_Task goal_: Look through the entries below and extract exactly the lines from the one containing "Write part 2 of the three.js" through the one containing "const moundSolid = (extra)", ends included.

::::

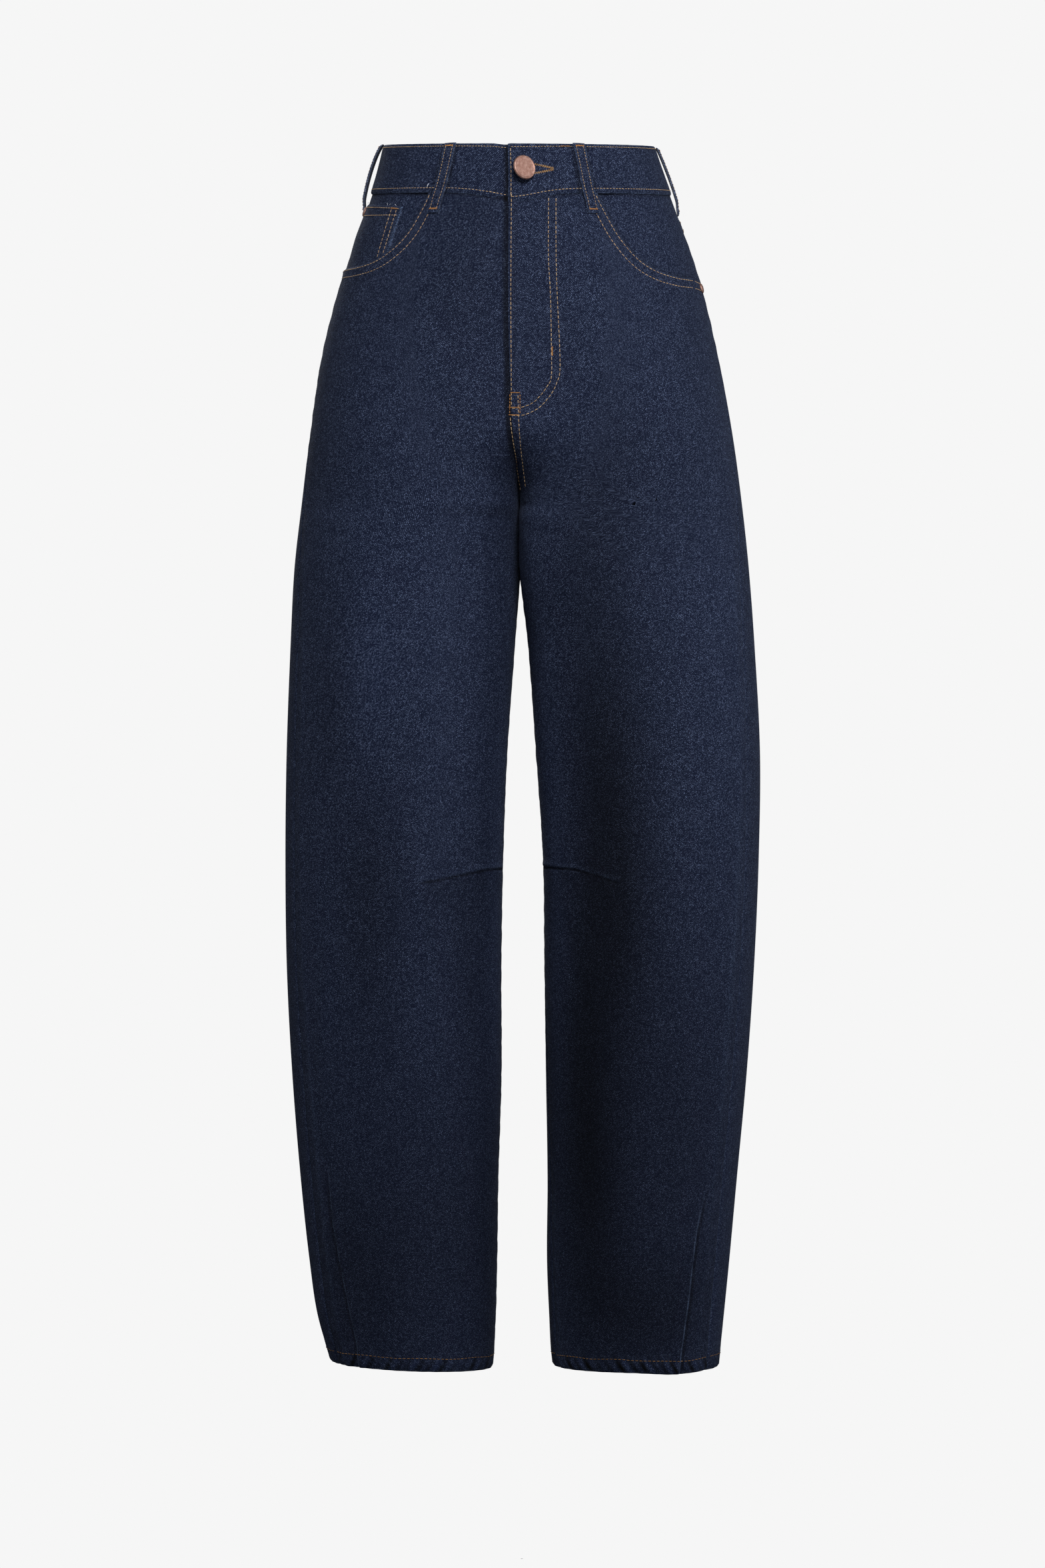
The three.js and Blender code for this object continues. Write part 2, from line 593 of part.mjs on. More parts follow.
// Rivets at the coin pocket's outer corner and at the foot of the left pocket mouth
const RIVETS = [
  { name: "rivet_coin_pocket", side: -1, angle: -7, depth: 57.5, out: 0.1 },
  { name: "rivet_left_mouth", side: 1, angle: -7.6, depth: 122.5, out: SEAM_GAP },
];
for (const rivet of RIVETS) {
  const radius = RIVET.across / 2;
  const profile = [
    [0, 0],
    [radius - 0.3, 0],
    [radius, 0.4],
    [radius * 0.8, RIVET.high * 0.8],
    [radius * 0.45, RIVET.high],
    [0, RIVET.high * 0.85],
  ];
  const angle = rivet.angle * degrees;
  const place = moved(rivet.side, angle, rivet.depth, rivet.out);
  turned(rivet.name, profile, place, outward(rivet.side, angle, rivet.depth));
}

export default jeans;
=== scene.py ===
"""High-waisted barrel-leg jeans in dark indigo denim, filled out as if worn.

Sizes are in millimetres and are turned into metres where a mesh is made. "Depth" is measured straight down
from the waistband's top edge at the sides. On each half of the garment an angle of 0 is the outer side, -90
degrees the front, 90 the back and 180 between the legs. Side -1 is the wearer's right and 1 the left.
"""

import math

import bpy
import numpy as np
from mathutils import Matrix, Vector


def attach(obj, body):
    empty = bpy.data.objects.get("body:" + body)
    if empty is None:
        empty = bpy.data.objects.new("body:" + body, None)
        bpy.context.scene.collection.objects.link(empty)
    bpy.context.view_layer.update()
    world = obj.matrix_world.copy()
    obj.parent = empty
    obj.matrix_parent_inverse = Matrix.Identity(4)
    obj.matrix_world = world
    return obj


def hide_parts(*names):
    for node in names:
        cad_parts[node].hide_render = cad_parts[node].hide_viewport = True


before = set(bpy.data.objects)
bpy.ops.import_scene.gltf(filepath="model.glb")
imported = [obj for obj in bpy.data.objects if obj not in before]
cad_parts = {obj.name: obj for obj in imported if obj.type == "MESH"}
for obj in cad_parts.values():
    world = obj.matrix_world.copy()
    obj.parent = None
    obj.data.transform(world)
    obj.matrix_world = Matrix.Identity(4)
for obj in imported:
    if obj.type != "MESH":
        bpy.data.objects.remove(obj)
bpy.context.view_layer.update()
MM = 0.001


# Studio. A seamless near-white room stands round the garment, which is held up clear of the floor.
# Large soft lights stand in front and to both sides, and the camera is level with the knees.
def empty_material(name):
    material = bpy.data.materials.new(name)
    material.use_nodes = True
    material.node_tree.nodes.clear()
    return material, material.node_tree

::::

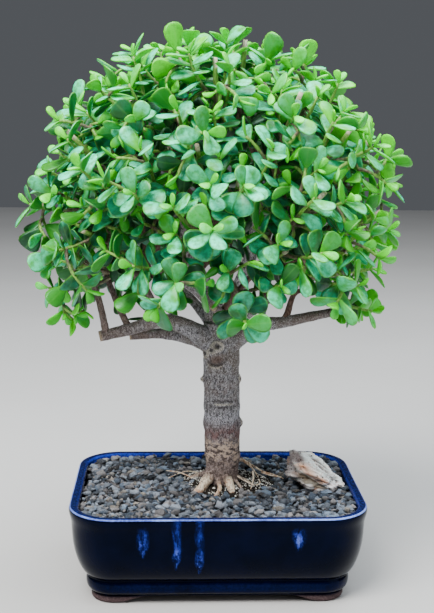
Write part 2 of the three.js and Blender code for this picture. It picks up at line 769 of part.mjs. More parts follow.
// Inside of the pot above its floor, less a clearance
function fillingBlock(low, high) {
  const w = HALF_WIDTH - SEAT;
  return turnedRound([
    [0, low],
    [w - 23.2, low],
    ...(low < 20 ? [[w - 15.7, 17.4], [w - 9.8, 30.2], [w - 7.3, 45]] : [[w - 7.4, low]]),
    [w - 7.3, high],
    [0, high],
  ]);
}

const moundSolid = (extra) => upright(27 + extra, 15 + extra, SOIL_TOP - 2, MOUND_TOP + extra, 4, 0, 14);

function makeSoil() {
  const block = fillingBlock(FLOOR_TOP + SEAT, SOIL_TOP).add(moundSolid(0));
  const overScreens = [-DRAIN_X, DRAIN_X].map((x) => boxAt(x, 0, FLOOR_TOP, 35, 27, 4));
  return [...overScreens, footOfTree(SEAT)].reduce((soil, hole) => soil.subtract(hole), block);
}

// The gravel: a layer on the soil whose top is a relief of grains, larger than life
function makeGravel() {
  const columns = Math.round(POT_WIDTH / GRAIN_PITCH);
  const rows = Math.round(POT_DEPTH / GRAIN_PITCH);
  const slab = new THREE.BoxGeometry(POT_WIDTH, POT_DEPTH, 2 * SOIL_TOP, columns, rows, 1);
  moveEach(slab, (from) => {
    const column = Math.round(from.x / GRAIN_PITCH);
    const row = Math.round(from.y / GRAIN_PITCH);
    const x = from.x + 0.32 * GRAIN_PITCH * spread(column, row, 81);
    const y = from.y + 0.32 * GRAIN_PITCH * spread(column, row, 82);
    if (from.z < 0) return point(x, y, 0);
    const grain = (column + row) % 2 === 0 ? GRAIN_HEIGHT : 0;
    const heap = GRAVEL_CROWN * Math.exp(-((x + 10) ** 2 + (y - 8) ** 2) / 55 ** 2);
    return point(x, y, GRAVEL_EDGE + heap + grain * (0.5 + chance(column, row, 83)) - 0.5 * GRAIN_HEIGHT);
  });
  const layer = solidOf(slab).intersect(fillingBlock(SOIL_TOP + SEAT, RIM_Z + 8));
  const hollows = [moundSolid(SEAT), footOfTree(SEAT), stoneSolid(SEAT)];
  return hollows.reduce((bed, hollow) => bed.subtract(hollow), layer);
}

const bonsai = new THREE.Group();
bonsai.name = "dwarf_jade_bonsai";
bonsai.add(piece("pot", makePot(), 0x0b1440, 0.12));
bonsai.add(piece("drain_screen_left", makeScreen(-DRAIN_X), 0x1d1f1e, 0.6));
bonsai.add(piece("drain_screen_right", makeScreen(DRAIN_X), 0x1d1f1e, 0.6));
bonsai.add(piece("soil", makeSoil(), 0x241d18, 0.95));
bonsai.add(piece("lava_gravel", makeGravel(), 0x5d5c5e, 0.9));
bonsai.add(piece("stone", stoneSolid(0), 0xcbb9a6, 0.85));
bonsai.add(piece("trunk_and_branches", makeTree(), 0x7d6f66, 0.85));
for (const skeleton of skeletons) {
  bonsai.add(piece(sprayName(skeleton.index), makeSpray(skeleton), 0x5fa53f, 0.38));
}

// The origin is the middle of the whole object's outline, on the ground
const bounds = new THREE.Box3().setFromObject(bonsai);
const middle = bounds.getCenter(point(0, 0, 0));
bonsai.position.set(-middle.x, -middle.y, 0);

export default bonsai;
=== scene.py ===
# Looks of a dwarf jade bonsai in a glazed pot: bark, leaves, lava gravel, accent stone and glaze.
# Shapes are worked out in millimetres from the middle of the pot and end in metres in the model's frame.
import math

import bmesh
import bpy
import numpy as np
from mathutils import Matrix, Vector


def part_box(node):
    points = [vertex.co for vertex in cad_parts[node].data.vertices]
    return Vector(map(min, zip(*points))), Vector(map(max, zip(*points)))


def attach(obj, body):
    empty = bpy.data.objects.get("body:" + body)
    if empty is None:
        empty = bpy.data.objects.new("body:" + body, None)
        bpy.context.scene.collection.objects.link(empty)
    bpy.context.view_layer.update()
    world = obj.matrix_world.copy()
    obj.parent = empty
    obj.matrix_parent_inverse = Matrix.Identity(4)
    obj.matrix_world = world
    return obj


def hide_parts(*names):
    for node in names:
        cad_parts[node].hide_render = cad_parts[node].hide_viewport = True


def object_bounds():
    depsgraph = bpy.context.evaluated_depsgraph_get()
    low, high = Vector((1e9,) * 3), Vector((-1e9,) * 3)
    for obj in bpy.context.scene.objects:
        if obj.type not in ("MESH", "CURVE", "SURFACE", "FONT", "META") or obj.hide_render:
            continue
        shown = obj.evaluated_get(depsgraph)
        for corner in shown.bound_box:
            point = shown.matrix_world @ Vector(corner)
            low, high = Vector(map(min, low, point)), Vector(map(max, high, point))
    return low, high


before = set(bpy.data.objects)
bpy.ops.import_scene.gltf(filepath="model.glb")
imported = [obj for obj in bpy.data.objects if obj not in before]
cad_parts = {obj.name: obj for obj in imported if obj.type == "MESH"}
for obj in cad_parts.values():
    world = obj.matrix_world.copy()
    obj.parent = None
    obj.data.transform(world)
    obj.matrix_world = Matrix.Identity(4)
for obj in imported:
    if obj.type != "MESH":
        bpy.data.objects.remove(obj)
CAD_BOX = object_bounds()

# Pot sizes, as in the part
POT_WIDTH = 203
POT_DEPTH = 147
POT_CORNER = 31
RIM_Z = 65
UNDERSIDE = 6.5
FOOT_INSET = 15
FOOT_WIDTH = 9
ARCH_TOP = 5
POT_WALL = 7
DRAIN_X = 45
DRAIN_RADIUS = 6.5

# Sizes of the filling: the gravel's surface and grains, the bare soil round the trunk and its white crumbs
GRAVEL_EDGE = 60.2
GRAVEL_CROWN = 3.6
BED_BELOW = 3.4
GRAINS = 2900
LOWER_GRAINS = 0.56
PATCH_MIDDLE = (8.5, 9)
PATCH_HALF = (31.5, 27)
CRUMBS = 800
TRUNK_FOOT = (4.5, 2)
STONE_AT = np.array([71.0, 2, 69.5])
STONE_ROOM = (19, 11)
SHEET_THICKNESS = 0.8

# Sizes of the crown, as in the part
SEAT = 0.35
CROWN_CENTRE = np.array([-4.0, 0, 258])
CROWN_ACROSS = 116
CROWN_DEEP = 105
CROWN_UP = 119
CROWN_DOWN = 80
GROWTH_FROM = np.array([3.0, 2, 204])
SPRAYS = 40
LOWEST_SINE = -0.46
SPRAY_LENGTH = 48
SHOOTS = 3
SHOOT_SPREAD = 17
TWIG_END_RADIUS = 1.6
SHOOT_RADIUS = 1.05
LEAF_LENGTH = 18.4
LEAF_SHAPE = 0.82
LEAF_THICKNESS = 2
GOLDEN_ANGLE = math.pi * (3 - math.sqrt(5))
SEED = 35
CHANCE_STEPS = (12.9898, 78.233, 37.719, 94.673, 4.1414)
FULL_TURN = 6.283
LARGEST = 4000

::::

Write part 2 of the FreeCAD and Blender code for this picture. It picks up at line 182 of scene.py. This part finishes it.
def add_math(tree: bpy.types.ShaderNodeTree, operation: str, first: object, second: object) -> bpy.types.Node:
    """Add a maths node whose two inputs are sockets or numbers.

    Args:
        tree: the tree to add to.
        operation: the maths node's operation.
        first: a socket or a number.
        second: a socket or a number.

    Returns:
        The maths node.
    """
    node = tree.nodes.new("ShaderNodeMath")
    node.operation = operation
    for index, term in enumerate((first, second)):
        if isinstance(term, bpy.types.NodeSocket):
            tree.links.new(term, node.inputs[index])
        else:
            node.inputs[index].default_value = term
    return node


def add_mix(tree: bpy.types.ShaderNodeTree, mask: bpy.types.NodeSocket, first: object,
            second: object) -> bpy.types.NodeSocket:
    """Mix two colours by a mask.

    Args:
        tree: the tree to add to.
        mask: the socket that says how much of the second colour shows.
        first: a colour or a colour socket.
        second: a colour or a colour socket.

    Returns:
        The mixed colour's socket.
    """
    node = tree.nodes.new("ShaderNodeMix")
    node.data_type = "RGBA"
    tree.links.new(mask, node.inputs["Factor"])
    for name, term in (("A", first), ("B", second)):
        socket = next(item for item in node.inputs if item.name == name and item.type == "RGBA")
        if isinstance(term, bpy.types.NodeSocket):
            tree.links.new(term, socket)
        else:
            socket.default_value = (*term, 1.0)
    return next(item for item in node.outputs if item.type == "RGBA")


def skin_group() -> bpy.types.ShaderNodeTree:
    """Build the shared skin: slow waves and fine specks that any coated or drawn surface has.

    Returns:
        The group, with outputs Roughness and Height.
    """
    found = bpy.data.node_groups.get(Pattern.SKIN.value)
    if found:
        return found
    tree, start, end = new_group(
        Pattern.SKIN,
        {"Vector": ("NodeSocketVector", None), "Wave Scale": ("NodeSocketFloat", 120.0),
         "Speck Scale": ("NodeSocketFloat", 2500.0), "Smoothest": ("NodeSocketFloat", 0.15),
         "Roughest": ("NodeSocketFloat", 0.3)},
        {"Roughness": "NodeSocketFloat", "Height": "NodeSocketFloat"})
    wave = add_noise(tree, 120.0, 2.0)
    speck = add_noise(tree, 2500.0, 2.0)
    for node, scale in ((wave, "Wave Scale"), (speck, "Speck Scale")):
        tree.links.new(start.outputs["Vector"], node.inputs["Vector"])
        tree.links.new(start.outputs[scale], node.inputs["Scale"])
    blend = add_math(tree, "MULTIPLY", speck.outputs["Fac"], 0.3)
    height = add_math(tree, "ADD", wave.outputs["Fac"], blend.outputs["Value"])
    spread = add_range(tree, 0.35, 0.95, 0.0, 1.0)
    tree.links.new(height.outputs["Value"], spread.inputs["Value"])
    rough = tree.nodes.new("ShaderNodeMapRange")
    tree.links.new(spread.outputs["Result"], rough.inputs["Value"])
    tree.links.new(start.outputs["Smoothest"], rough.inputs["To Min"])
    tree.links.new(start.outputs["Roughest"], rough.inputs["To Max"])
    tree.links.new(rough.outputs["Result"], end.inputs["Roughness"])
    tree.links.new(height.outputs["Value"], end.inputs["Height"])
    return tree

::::

_Exercise answer_:
Write part 2 of the three.js and Blender code for this picture. It picks up at line 769 of part.mjs. More parts follow.
// Inside of the pot above its floor, less a clearance
function fillingBlock(low, high) {
  const w = HALF_WIDTH - SEAT;
  return turnedRound([
    [0, low],
    [w - 23.2, low],
    ...(low < 20 ? [[w - 15.7, 17.4], [w - 9.8, 30.2], [w - 7.3, 45]] : [[w - 7.4, low]]),
    [w - 7.3, high],
    [0, high],
  ]);
}

const moundSolid = (extra) => upright(27 + extra, 15 + extra, SOIL_TOP - 2, MOUND_TOP + extra, 4, 0, 14);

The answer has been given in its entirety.